The mismatch between the growing demand for psychological counseling and the limited availability of services has motivated research into the application of Large Language Models (LLMs) in this domain. Consequently, there is a need for a robust and unified benchmark to assess the counseling competence of various LLMs. Existing works, however, are limited by unprofessional client simulation, static question-and-answer evaluation formats, and unidimensional metrics. These limitations hinder their effectiveness in assessing a model's comprehensive ability to handle diverse and complex clients. To address this gap, we introduce \textbf{CARE-Bench}, a dynamic and interactive automated benchmark. It is built upon diverse client profiles derived from real-world counseling cases and simulated according to expert guidelines. CARE-Bench provides a multidimensional performance evaluation grounded in established psychological scales. Using CARE-Bench, we evaluate several general-purpose LLMs and specialized counseling models, revealing their current limitations. In collaboration with psychologists, we conduct a detailed analysis of the reasons for LLMs' failures when interacting with clients of different types, which provides directions for developing more comprehensive, universal, and effective counseling models.

Paper Structure

This paper contains 33 sections, 7 figures, 8 tables.

Figures (7)

  • Figure 1: A comparison between CARE-Bench and previous benchmarks. CARE-Bench features more diverse client profiles and employs an expert-guided client simulation that engages in dynamic multi-turn interactions with counselor models. It adopts a multidimensional evaluation by selecting scales across therapeutic relationship, empathic understanding, and counseling skills.
  • Figure 2: Topic distribution of CARE-Bench. The number for each topic represents the case count.
  • Figure 3: The generalizability results for representative models of three different types, which are grouped by the Big Five Personality Traits categorized as "High" or "Low". The letters on the x-axis correspond to the five dimensions: Openness, Conscientiousness, Extraversion, Agreeableness, and Neuroticism. The y-axis indicates the models' average counseling score per item.

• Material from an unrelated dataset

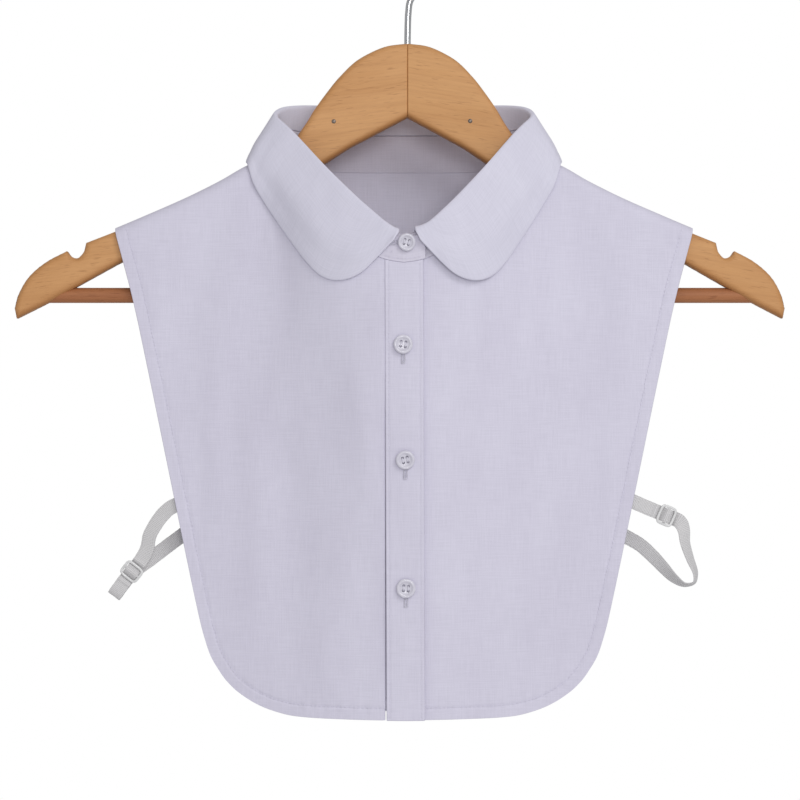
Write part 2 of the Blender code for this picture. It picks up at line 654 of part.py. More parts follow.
def leaf_sections(where):
    # Each section runs from the stand's top up the inner leg, round the roll and
    # down the outside to the edge, as a smooth curve through its control points.
    seam = neck_seam(where)
    roll = roll_curve(where)
    rise = unit(roll - seam)
    out = outward(where)
    under = under_amount(where)
    inset = out * (UNDER_STEP * under)[:, None]
    bend = (LEAF_BEND + 0.5 * under)[:, None]
    start = roll - rise * (leg_length(where)[:, None] - LEAF_LIFT) - inset
    inner = roll - inset - rise * (LEAF_WALL / 2 + bend)
    fold = roll - inset - rise * (LEAF_WALL / 2) + out * bend
    outer = roll - inset - rise * (LEAF_WALL / 2 + bend) + out * 2 * bend
    edge = leaf_edge(where)
    bow = through(SECTION_KNOTS, np.array(TABLE["bow"], dtype=float)[:, None], np.abs(where))
    spine = outer + (edge - outer) * 0.5 + out * bow
    lower = outer + (edge - outer) * 0.8 + out * 0.55 * bow
    return np.stack([start, inner, fold, outer, spine, lower, edge], axis=1)


def build_leaf():
    where = leaf_positions()
    controls = leaf_sections(where)
    stations = np.array([0.0, 0.6, 1.0, 1.4, 1.75, 2.1, 2.5, 3.0, 3.5, 4.0, 4.5, 5.2, 6.0])
    knots = np.arange(7.0)
    middle = np.stack([through(knots, section, stations) for section in controls])
    skew = LEAF_SKEW * smooth_step((np.abs(where) - SIDE_SECTION) / 8.0)
    middle[:, :, 0] += skew[:, None] * np.clip((stations - 0.6) / 1.4, 0.0, 1.0)[None, :]
    placed = to_world(middle)
    # the stations on the outside are laid over the stand and the panels, and those
    # near the edge may be moved further
    clear = LEAF_WALL / 2 + LEAF_CLEAR
    for _ in range(3):
        placed[:, 6:11] = laid_on_cloth(placed[:, 6:11], clear, REACH_OF_CLOTH / 2)
        placed[:, 11:] = laid_on_cloth(placed[:, 11:], clear, REACH_OF_CLOTH)
    normals = grid_normals(placed) * (LEAF_WALL / 2)
    wall_object("collar_leaf", placed + normals, placed - normals, COTTON_EDGE)


# Trims

def build_button(number, x, y, drop):
    # a turned disc with a raised rim, and four holes through it
    profile = BUTTON_PROFILE
    sides = BUTTON_SIDES
    angle = np.linspace(0.0, 2 * math.pi, sides, endpoint=False)
    points = [(0.0, -profile[0][1], 0.0)]
    for radius, rise in profile[1:-1]:
        points += [(radius * math.cos(a), -rise, radius * math.sin(a)) for a in angle]
    points.append((0.0, 0.0, 0.0))
    rings = len(profile) - 2
    faces = []
    for side in range(sides):
        following = (side + 1) % sides
        faces.append([0, 1 + side, 1 + following])
        for ring in range(rings - 1):
            low = 1 + ring * sides
            high = low + sides
            faces.append([low + side, high + side, high + following, low + following])
        base = 1 + (rings - 1) * sides
        faces.append([base + following, base + side, len(points) - 1])
    name = "button_%d" % number
    place = np.array([x + CLOTH_SHIFT, y, float(height(drop))])
    made = mesh_object(name, np.array(points) + place, faces, BUTTON_PLASTIC)
    for across in (-1, 1):
        for up in (-1, 1):
            centre = place + [across * BUTTON_HOLE_SPREAD, -1.0, up * BUTTON_HOLE_SPREAD]
            label = "hole_%d_%d_%d" % (number, across + 1, up + 1)
            cut(made, cylinder_cutter(label, centre, BUTTON_HOLE_RADIUS, 8.0, 1, 6))


def build_buttons():
    x, drop = COLLAR_BUTTON
    build_button(1, x, -COLLAR_BUTTON_FACE - SEAT_GAP, drop)
    for number, (x, drop) in enumerate(BUTTON_ROWS, start=2):
        build_button(number, x, front_depth(x, drop) - PLACKET_PROUD - SEAT_GAP, drop)


def tape_line(rows, count, slider_at):
    # the tape's middle line, woven past the slider, and where and how the slider lies
    rows = np.array(rows, dtype=float)
    fine = by_length(rows * [1.0, 1.0, 1.0, 0.2], np.linspace(0.0, 1.0, 1200)) / [1.0, 1.0, 1.0, 0.2]
    run = np.concatenate([[0.0], np.cumsum(np.linalg.norm(np.diff(fine[:, :3], axis=0), axis=1))])
    away = np.hypot(fine[:, 0] - slider_at[0], fine[:, 2] - slider_at[1]) + 100.0 * (fine[:, 1] > 0)
    here = int(np.argmin(away))
    along = run - run[here]
    fade = 1.0 - smooth_step((np.abs(along) - 5.6) / 3.4)
    swing = WEAVE * np.cos(math.pi * along / (SLIDER_HALF_LENGTH - SLIDER_BAR / 2)) * fade
    centre = fine[here, :3].copy()
    heading = fine[here + 12, :3] - fine[here - 12, :3]
    fine[:, 1] -= swing
    by_slider = run[here] + np.linspace(-8.0, 8.0, 15)
    wanted = np.unique(np.concatenate([np.linspace(0.0, run[-1], count), by_slider]))
    line = np.stack([np.interp(wanted, run, fine[:, axis]) for axis in range(4)], axis=-1)
    return line, centre, heading


def build_tape(name, rows, count, slider_at):
    # a flat tape along its route; twist turns its width away from the front view
    line, centre, heading = tape_line(rows, count, slider_at)
    middle = to_world(line[:, :3])
    way = unit(np.gradient(middle, axis=0))
    flat = unit(np.cross(way, [0.0, 1.0, 0.0]))
    face = np.cross(flat, way)
    twist = np.radians(line[:, 3])[:, None]
    width = np.cos(twist) * flat + np.sin(twist) * face
    depth = unit(np.cross(width, way))
    spread = np.linspace(-0.5, 0.5, 3)[None, :, None] * TAPE_WIDTH
    grid = middle[:, None, :] + spread * width[:, None, :]
    offset = depth[:, None, :] * (TAPE_THICKNESS / 2)
    wall_object(name, grid + offset, grid - offset, ELASTIC)
    turn = math.atan2(heading[0], -heading[2])
    build_slider(name.replace("strap", "slider"), to_world(centre), turn)


def build_slider(name, centre, turn):
    # a flat frame with a middle bar, so that it has two windows for the tape
    half_width = TAPE_WIDTH / 2 + 0.5 + SLIDER_BAR
    half_length = SLIDER_HALF_LENGTH
    xs = [-half_width, -half_width + SLIDER_BAR, half_width - SLIDER_BAR, half_width]
    upper = [SLIDER_BAR / 2, half_length - SLIDER_BAR, half_length]
    zs = [-z for z in upper[::-1]] + upper
    shell = bmesh.new()
    grid = [[shell.verts.new((x * MM, -SLIDER_THICKNESS / 2 * MM, z * MM)) for z in zs] for x in xs]
    for column in range(3):
        for row in range(5):
            if column == 1 and row in (1, 3):
                continue
            left, right = grid[column], grid[column + 1]
            shell.faces.new([left[row], right[row], right[row + 1], left[row + 1]])
    extruded = bmesh.ops.extrude_face_region(shell, geom=list(shell.faces))
    moved = [item for item in extruded["geom"] if isinstance(item, bmesh.types.BMVert)]
    bmesh.ops.translate(shell, verts=moved, vec=(0.0, SLIDER_THICKNESS * MM, 0.0))
    bmesh.ops.recalc_face_normals(shell, faces=shell.faces)
    mesh = bpy.data.meshes.new(name)
    shell.to_mesh(mesh)
    shell.free()
    mesh.materials.append(material(SLIDER_PLASTIC))
    made = bpy.data.objects.new(name, mesh)
    made.location = [value * MM for value in centre]
    made.rotation_euler = (0.0, turn, 0.0)
    bpy.context.collection.objects.link(made)


# The hanger

def arm_outline():
    # the outline of one arm, from the joint's top round the end to the joint's foot
    fractions = np.linspace(0.0, 1.0, 34)
    top = by_length(ARM_TOP, fractions)
    end = by_length([ARM_NOTCH[-1]] + ARM_END, np.linspace(0.0, 1.0, 12))[1:]
    return np.vstack([top, ARM_NOTCH, end, ARM_LOWER])


def build_arm(side):
    sign = -1.0 if side == "left" else 1.0
    outline = arm_outline()
    stretch = ARM_REACH[side] / ARM_SPAN
    x = sign * np.maximum(outline[:, 0] * stretch, SEAM_GAP / 2)
    z = height(outline[:, 1])
    shell = bmesh.new()
    half = WOOD_THICKNESS / 2
    front = [shell.verts.new((px * MM, -half * MM, pz * MM)) for px, pz in zip(x, z)]
    back = [shell.verts.new((px * MM, half * MM, pz * MM)) for px, pz in zip(x, z)]
    front_face = shell.faces.new(front)
    back_face = shell.faces.new(back[::-1])
    count = len(front)
    for place in range(count):
        after = (place + 1) % count
        shell.faces.new([front[after], front[place], back[place], back[after]])
    bmesh.ops.recalc_face_normals(shell, faces=shell.faces)
    for face in shell.faces:
        face.smooth = face not in (front_face, back_face)
    weights = shell.edges.layers.float.new("bevel_weight_edge")
    for rim in (front_face, back_face):
        for edge in rim.edges:
            on_joint = all(abs(vertex.co.x) < 0.001 for vertex in edge.verts)
            edge[weights] = 0.0 if on_joint else 1.0
    name = "hanger_arm_" + side
    mesh = bpy.data.meshes.new(name)
    shell.to_mesh(mesh)
    shell.free()
    mesh.materials.append(material(WOOD))
    made = bpy.data.objects.new(name, mesh)
    bpy.context.collection.objects.link(made)
    rounding = made.modifiers.new("rounded edges", "BEVEL")
    rounding.width = WOOD_ROUNDING * MM
    rounding.segments = 2
    rounding.limit_method = "WEIGHT"
    bar_end = sign * BAR_END * stretch
    inner = sign * BAR_HOLE_INNER
    bar_hole = cylinder_cutter(
        "bar_hole_" + side, ((bar_end + inner) / 2 + sign * 0.4, 0.0, float(height(BAR_DROP))),
        BAR_RADIUS + SEAM_GAP, abs(bar_end - inner) + 0.8, 0)
    cut(made, bar_hole)
    stem_hole = cylinder_cutter(
        "stem_hole_" + side, (0.0, 0.0, WOOD_TOP - HOOK_STEM_DEPTH / 2 + 2.0),
        HOOK_WIRE_RADIUS + SEAM_GAP, HOOK_STEM_DEPTH + 6.0, 2)
    cut(made, stem_hole)


def build_bar():
    ends = [sign * BAR_END * ARM_REACH[side] / ARM_SPAN for sign, side in ((-1, "left"), (1, "right"))]
    middle = np.linspace(ends[0] + 30.0, ends[1] - 30.0, 6)
    along = np.concatenate([[ends[0], ends[0] + 1.5], middle, [ends[1] - 1.5, ends[1]]])
    path = np.stack([along, 0 * along, 0 * along + float(height(BAR_DROP))], axis=-1)
    tube_object("trouser_bar", path, BAR_RADIUS, 20, BAR_WOOD)


def build_hook():
    # a straight stem, a short bend out to the right, then most of a circle over to the left
    centre_z = HOOK_WIRE_RADIUS - HOOK_BEND_RADIUS
    stem = [(0.0, WOOD_TOP - HOOK_STEM_DEPTH), (0.0, WOOD_TOP - 10.0), (0.1, WOOD_TOP + 6.0)]
    bend = [(0.6, -47.0), (1.8, -40.5), (6.2, -35.4)]
    angles = np.radians(np.arange(-48.0, 200.0, 14.0))
    loop = [(HOOK_BEND_RADIUS * math.cos(a), centre_z + HOOK_BEND_RADIUS * math.sin(a)) for a in angles]
    line = by_length(stem + bend + loop, np.linspace(0.0, 1.0, 48))
    path = np.stack([line[:, 0], 0 * line[:, 0], line[:, 1]], axis=-1)
    tube_object("hook", path, HOOK_WIRE_RADIUS, 10, CHROME)


def main():
    clear_scene()
    for side in ("left", "right"):
        build_arm(side)
    build_bar()
    build_hook()
    build_back()
    build_fronts()
    build_placket()
    build_stand()
    build_leaf()
    build_buttons()
    build_tape("strap_left", LEFT_TAPE, 38, LEFT_SLIDER_AT)
    build_tape("strap_right", RIGHT_TAPE, 38, RIGHT_SLIDER_AT)


main()
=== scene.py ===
# Detachable shirt collar on a wooden hanger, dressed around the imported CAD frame.
# Lengths are in millimetres until a mesh is made. A drop is measured down from the
# top of the wooden hanger, and x from the collar's own middle, as in the CAD source.

import math

import bpy
import numpy as np
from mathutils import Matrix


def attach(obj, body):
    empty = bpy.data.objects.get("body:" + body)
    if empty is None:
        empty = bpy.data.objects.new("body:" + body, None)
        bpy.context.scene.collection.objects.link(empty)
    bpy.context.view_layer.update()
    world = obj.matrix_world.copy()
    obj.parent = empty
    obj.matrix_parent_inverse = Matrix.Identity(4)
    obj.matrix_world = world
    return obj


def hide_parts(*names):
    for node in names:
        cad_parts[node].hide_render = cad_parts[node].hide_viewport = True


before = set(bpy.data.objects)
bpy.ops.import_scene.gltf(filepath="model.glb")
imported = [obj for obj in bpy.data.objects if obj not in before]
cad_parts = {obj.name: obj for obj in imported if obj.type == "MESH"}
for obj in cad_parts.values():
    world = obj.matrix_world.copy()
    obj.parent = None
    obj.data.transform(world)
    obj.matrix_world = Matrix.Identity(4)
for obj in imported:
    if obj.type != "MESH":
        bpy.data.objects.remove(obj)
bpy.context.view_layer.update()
print("frame loaded:", len(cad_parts), "CAD nodes")

mm = 0.001
woodTop = -66.0  # height of the hanger's top, below the inside of the hook's crown
clothShift = -2.0  # the collar hangs this far to one side of the hanger's joint


# Curves and grids

def smoothStep(amount):
    # 3a^2 - 2a^3 of the amount, held between 0 and 1
    amount = np.clip(amount, 0.0, 1.0)
    return amount * amount * (3.0 - 2.0 * amount)


def bell(distance, width):
    # a soft bump of height 1: exp of minus the squared share of the width
    return np.exp(-((distance / width) ** 2))


def unit(vectors):
    return vectors / np.maximum(np.linalg.norm(vectors, axis=-1, keepdims=True), 1e-9)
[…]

Significance tests are conducted for all results (*: p $<$ 0.05, **: p $<$ 0.01, ***: p $<$ 0.001).
  • Figure 4: The interface for collecting simulation principles includes three main sections: the left panel displays the client profile, usage instructions, and collected principles; the center panel presents the dialogue between the psychologist and the simulated client; and the right panel provides a space for the psychologist to give feedback.
  • Figure 5: The generalizability results grouped by Counseling Topic. "Rel."stands for "Relationship".